### What you are asked to do
Check every line below for the word "from" and copy the ones that have it.

### Supplied information
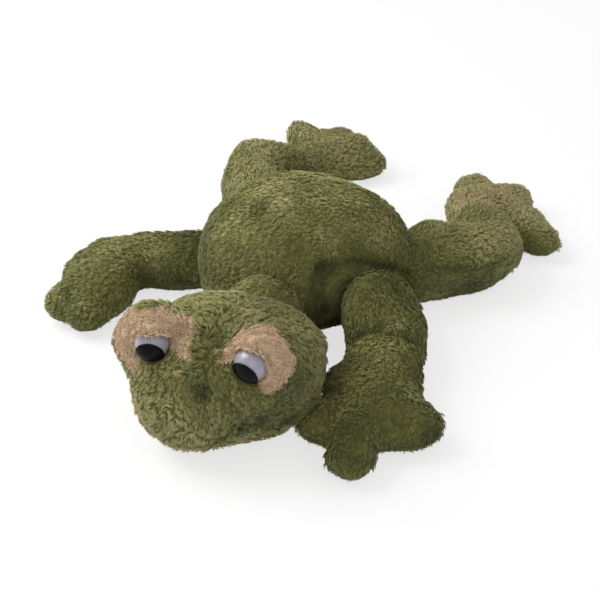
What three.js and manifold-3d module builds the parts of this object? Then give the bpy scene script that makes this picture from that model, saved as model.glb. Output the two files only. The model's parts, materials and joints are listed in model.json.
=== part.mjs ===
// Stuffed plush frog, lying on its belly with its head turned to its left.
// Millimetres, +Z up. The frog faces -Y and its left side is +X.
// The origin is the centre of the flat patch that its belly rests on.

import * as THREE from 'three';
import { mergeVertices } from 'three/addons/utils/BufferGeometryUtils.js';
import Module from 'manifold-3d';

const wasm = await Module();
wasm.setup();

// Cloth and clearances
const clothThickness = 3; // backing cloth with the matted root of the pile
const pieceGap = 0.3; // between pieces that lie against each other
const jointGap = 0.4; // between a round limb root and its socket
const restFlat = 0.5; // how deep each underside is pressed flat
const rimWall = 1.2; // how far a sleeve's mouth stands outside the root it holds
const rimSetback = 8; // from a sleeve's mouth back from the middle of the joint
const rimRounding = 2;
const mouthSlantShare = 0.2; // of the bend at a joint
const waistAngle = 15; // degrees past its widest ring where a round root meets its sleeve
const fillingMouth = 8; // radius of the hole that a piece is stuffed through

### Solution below
What three.js and manifold-3d module builds the parts of this object? Then give the bpy scene script that makes this picture from that model, saved as model.glb. Output the two files only. The model's parts, materials and joints are listed in model.json.
import * as THREE from 'three';
import { mergeVertices } from 'three/addons/utils/BufferGeometryUtils.js';
import Module from 'manifold-3d';
const rimSetback = 8; // from a sleeve's mouth back from the middle of the joint